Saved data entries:
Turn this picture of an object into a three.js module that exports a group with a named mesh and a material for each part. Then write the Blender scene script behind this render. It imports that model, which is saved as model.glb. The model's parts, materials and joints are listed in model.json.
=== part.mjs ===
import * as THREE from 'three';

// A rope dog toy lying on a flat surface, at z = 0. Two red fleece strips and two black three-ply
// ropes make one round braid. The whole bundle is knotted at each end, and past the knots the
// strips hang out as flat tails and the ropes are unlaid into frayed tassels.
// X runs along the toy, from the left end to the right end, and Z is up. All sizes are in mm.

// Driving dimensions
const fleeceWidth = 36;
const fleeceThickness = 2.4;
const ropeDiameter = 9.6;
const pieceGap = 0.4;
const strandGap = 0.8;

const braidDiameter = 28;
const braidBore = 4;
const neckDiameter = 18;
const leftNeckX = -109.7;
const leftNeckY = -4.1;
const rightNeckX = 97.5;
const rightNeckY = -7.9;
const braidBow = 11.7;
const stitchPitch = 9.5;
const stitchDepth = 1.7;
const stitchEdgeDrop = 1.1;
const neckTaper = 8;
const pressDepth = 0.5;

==

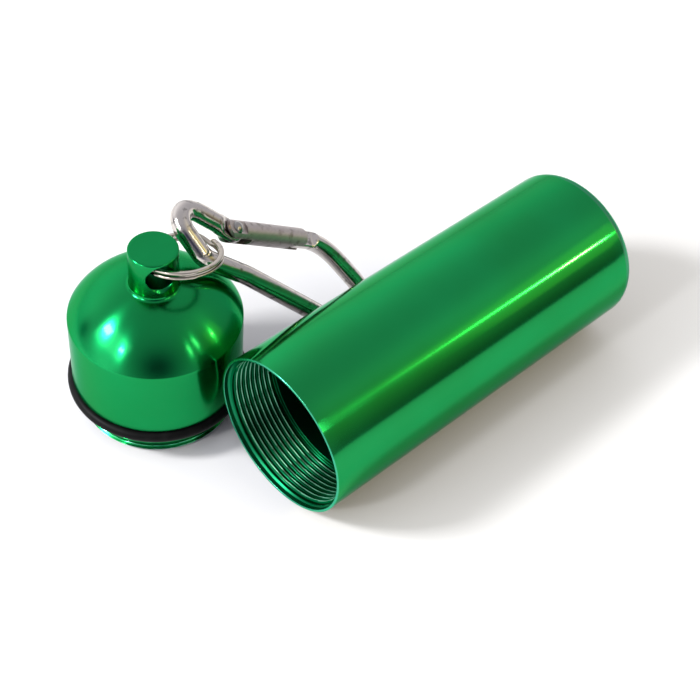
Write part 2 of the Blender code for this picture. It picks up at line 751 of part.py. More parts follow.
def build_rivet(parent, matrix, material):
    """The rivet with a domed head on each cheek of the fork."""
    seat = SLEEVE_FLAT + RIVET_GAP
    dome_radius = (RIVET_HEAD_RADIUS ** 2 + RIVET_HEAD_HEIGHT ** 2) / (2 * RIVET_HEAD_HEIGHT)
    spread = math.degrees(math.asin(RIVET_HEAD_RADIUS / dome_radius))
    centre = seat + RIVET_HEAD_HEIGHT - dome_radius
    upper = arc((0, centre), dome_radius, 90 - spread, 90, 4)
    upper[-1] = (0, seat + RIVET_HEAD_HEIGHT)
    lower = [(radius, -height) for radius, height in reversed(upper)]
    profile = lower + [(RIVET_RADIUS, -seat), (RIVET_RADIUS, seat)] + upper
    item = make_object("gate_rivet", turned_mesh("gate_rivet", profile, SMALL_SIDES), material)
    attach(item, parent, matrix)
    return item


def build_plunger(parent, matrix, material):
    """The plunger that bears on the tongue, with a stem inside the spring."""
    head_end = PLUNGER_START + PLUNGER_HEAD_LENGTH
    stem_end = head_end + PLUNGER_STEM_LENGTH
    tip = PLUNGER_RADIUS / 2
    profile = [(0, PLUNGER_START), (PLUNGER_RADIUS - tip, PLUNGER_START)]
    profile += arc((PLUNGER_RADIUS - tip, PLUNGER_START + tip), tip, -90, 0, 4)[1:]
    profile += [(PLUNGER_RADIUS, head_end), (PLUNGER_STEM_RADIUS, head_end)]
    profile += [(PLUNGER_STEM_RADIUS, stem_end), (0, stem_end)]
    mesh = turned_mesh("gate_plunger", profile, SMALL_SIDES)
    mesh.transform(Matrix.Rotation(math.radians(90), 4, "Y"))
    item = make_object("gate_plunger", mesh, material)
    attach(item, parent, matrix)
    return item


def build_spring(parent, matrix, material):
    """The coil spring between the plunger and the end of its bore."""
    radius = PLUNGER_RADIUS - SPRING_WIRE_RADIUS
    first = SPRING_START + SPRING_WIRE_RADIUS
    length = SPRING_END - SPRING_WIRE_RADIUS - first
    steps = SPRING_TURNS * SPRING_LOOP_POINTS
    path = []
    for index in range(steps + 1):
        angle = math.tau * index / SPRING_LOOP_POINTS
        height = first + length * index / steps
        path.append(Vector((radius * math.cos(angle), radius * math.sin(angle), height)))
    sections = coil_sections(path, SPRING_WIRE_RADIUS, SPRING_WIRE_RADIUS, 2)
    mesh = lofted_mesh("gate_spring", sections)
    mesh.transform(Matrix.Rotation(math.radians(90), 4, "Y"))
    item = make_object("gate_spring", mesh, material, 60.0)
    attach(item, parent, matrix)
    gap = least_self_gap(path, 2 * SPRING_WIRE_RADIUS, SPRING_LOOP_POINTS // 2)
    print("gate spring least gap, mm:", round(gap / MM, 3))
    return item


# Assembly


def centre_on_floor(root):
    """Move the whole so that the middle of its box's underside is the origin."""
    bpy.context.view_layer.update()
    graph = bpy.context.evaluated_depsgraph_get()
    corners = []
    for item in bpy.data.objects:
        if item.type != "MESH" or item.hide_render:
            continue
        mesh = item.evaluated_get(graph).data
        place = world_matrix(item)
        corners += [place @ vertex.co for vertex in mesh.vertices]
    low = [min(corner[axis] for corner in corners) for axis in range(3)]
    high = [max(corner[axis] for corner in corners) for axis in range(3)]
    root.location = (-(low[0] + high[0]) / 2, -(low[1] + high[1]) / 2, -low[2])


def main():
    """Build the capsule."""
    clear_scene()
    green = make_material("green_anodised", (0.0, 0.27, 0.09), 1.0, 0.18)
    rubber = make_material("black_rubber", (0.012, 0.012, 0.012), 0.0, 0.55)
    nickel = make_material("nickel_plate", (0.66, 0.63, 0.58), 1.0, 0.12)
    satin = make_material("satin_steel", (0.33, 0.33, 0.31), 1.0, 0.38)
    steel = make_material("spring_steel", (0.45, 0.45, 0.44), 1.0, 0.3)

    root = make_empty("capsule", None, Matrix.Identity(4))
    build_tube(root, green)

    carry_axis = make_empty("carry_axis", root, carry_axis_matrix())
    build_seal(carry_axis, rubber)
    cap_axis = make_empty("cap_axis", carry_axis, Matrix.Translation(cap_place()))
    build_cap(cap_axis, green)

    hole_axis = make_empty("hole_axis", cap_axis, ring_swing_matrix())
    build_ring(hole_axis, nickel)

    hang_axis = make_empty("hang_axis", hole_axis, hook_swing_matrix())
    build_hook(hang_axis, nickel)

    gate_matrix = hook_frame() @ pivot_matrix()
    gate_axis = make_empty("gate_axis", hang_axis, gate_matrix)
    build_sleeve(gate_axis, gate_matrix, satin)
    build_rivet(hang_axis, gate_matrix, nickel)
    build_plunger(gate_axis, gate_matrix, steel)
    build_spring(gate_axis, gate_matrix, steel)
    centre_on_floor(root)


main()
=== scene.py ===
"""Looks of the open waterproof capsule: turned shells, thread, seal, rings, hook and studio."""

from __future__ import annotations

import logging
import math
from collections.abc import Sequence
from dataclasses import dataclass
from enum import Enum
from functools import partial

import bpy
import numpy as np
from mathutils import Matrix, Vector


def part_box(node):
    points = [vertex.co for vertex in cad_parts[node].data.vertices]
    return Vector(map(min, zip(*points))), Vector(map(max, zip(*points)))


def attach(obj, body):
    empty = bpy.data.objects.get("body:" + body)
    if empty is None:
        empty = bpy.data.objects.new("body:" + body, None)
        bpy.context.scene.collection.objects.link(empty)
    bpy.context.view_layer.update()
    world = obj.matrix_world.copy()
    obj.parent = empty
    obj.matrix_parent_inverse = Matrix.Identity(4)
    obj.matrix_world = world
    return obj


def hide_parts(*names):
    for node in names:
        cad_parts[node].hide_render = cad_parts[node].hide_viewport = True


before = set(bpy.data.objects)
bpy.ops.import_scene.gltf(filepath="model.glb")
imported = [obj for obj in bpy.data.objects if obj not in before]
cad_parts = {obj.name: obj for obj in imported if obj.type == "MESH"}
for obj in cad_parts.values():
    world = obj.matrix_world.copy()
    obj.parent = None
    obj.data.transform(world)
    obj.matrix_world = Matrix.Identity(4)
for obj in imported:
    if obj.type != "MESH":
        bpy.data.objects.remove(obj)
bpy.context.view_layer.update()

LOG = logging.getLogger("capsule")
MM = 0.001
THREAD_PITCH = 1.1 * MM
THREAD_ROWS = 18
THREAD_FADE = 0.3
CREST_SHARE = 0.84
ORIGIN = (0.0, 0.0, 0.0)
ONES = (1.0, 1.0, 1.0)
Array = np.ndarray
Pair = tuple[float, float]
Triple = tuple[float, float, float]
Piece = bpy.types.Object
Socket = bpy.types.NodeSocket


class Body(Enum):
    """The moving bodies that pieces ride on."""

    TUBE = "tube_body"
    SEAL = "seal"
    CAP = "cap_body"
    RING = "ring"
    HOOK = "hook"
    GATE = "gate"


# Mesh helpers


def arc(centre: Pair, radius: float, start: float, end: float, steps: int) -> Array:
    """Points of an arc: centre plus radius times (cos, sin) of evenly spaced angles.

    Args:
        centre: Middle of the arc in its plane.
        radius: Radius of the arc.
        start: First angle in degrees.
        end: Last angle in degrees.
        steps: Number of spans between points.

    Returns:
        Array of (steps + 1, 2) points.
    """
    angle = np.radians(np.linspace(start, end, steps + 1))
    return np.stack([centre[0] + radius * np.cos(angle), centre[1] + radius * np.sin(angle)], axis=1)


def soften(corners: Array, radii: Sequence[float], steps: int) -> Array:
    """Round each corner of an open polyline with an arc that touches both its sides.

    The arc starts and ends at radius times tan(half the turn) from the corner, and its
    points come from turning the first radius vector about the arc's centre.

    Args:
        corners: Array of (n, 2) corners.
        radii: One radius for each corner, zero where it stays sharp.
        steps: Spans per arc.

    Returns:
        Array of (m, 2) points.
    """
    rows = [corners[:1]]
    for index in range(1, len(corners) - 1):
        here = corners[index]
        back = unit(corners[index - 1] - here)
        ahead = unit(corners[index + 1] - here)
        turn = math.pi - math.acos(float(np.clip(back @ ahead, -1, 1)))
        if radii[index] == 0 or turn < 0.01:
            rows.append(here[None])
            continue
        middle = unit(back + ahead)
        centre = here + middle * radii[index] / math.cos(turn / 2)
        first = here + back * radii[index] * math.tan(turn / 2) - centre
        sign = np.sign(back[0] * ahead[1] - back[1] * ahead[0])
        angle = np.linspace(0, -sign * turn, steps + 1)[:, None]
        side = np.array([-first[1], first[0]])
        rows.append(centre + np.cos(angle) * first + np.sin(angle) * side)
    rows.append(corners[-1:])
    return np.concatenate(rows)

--

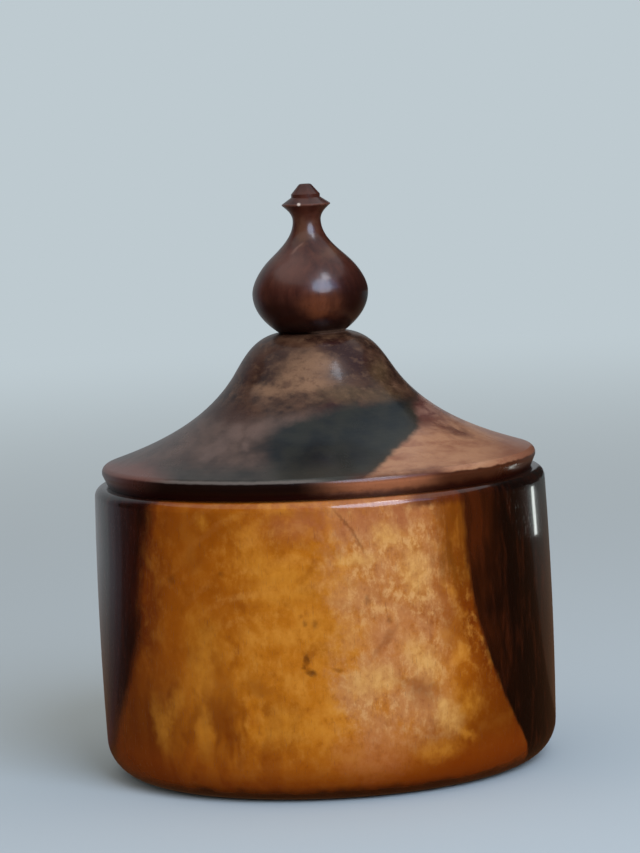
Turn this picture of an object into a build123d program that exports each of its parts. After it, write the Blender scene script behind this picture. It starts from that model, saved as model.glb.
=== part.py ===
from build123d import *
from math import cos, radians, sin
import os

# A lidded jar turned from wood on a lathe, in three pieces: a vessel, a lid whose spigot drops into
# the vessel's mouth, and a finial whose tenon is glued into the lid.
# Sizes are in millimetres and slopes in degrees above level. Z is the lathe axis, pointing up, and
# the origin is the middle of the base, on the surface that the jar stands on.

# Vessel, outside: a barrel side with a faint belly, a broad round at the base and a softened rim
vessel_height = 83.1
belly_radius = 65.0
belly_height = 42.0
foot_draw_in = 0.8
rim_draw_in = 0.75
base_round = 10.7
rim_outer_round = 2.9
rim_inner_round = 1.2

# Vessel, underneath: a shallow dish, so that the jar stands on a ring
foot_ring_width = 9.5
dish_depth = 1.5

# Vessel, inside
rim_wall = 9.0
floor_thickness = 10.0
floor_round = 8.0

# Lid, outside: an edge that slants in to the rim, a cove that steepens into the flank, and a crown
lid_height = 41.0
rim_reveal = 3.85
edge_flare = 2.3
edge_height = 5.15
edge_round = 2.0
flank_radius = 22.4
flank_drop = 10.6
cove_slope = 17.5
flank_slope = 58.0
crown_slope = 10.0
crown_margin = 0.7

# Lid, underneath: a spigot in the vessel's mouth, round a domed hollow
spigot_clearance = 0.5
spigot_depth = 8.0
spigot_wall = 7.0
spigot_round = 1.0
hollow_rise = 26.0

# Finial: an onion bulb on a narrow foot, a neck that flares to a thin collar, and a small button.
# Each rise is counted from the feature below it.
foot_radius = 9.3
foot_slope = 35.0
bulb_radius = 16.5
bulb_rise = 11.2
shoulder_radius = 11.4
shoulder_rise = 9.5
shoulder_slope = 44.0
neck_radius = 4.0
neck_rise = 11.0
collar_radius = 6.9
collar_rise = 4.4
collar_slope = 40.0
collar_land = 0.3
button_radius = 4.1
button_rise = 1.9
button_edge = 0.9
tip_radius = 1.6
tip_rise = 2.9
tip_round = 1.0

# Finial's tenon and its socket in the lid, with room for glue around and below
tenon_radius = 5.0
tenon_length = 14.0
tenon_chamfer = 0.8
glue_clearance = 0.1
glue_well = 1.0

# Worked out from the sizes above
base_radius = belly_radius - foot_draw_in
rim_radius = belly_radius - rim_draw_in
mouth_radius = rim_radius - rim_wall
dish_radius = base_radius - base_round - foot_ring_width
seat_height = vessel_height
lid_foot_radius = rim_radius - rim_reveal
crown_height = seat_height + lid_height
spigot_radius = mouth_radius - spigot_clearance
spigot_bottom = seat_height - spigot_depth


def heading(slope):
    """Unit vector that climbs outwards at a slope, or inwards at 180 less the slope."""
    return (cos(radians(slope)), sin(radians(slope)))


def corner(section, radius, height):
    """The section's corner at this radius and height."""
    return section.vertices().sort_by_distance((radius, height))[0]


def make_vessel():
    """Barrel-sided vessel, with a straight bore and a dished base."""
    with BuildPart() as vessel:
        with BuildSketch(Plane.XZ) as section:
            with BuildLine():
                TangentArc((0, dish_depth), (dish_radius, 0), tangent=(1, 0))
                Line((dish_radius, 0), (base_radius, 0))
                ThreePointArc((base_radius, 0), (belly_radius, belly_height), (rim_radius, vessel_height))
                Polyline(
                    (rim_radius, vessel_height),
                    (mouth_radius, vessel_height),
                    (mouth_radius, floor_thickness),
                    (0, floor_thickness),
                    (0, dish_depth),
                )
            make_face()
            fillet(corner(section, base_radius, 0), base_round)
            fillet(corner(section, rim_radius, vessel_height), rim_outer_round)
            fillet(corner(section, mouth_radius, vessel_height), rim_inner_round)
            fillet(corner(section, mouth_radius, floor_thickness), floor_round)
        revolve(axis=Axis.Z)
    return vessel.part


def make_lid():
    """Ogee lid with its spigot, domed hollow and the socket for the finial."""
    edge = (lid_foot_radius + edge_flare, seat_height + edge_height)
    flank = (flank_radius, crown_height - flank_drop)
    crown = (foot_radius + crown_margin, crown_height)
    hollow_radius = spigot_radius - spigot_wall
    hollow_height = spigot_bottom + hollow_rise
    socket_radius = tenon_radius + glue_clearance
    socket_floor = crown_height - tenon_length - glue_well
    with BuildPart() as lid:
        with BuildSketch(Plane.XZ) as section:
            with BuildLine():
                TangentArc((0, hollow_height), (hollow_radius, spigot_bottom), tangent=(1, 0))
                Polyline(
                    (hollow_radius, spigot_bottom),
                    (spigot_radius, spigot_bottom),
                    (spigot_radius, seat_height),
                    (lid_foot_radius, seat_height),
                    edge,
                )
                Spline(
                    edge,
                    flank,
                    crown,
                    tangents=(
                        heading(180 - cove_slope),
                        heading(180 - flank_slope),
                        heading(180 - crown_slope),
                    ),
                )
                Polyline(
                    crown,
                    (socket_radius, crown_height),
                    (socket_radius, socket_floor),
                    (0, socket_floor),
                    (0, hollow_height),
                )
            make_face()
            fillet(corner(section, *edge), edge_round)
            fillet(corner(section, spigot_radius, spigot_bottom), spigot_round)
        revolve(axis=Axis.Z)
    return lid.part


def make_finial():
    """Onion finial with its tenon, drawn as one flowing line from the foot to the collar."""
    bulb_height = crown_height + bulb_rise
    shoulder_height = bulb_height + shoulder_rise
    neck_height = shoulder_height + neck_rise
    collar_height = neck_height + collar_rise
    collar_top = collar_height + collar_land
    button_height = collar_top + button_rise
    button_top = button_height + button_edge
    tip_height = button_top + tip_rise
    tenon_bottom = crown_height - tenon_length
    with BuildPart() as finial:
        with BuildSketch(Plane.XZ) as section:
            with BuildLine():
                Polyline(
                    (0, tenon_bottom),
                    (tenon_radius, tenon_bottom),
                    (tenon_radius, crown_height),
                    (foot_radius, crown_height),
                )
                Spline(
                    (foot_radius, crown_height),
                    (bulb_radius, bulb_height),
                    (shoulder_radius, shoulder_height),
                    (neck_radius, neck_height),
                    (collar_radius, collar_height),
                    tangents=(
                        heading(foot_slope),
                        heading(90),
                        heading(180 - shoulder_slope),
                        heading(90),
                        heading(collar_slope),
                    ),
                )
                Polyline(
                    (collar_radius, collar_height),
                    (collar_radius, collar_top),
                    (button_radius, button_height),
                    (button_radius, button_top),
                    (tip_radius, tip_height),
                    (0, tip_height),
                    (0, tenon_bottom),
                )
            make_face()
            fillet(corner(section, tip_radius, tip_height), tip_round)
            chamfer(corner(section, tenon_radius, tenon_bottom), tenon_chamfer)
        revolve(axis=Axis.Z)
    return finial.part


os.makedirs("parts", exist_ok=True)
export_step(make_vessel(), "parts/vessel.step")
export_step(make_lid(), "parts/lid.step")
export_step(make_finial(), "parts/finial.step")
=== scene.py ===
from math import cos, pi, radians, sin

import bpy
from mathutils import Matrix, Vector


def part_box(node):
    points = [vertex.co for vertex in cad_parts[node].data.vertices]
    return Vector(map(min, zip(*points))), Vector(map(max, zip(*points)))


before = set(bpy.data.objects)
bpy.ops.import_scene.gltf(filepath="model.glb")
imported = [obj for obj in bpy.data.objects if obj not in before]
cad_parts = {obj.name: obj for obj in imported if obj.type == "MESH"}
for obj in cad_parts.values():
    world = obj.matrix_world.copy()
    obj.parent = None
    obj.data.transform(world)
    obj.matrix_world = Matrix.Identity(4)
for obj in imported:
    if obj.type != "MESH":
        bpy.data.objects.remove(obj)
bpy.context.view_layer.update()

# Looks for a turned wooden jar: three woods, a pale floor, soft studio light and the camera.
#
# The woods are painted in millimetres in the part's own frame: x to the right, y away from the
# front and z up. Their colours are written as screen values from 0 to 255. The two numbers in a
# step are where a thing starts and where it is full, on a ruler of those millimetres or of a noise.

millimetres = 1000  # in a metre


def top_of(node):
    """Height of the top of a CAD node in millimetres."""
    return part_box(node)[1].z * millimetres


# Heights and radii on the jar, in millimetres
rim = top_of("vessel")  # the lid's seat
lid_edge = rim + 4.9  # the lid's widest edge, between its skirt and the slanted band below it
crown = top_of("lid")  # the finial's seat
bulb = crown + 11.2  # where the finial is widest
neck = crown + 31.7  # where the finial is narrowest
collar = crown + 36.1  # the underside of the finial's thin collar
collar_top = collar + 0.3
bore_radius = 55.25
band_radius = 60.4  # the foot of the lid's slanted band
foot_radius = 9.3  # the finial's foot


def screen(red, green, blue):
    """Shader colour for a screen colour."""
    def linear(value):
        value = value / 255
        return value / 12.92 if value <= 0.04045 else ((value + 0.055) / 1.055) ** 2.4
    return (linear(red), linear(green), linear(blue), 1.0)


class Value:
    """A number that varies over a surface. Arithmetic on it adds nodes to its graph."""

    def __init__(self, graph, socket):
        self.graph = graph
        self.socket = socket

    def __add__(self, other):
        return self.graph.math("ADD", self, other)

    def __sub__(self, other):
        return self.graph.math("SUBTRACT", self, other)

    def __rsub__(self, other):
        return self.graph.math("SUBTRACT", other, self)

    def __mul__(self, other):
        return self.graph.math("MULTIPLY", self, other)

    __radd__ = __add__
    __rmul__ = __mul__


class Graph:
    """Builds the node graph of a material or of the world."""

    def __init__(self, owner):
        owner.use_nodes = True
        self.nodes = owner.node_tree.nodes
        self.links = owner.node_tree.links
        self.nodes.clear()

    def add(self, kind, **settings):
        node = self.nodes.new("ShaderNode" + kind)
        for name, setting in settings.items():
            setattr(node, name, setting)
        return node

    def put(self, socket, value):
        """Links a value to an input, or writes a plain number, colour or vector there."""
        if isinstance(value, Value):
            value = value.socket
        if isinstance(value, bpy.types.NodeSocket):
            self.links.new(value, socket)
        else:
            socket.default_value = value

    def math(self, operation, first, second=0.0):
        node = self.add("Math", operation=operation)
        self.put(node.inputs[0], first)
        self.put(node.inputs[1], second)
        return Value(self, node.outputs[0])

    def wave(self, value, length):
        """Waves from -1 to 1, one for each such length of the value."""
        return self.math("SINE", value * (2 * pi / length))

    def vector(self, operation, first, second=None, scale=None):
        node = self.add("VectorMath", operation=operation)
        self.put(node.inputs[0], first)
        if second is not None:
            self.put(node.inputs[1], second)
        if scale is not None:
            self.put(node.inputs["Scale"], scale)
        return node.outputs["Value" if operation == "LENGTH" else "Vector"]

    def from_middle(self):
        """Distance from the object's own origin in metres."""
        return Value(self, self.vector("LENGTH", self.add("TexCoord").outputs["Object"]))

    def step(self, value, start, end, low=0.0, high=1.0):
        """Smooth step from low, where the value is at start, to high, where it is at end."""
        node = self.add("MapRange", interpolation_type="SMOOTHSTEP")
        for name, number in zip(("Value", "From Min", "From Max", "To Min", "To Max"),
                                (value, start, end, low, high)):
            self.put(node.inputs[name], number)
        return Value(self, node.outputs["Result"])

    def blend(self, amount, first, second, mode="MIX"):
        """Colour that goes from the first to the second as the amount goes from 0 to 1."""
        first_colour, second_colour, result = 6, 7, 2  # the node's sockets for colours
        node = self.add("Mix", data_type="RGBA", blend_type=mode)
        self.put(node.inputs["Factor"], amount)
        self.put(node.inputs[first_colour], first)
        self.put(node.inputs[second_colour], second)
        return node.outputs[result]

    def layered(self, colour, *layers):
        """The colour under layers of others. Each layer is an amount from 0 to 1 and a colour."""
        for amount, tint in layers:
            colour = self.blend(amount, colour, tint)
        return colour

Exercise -
Output exactly those lines that lie from the line with "tenon_radius, tenon_bottom), tenon_chamfer)" through the line with "millimetres = 1000", with both of those lines included.

Solved exercise -
            chamfer(corner(section, tenon_radius, tenon_bottom), tenon_chamfer)
        revolve(axis=Axis.Z)
    return finial.part


os.makedirs("parts", exist_ok=True)
export_step(make_vessel(), "parts/vessel.step")
export_step(make_lid(), "parts/lid.step")
export_step(make_finial(), "parts/finial.step")
=== scene.py ===
from math import cos, pi, radians, sin

import bpy
from mathutils import Matrix, Vector


def part_box(node):
    points = [vertex.co for vertex in cad_parts[node].data.vertices]
    return Vector(map(min, zip(*points))), Vector(map(max, zip(*points)))


before = set(bpy.data.objects)
bpy.ops.import_scene.gltf(filepath="model.glb")
imported = [obj for obj in bpy.data.objects if obj not in before]
cad_parts = {obj.name: obj for obj in imported if obj.type == "MESH"}
for obj in cad_parts.values():
    world = obj.matrix_world.copy()
    obj.parent = None
    obj.data.transform(world)
    obj.matrix_world = Matrix.Identity(4)
for obj in imported:
    if obj.type != "MESH":
        bpy.data.objects.remove(obj)
bpy.context.view_layer.update()

# Looks for a turned wooden jar: three woods, a pale floor, soft studio light and the camera.
#
# The woods are painted in millimetres in the part's own frame: x to the right, y away from the
# front and z up. Their colours are written as screen values from 0 to 255. The two numbers in a
# step are where a thing starts and where it is full, on a ruler of those millimetres or of a noise.

millimetres = 1000  # in a metre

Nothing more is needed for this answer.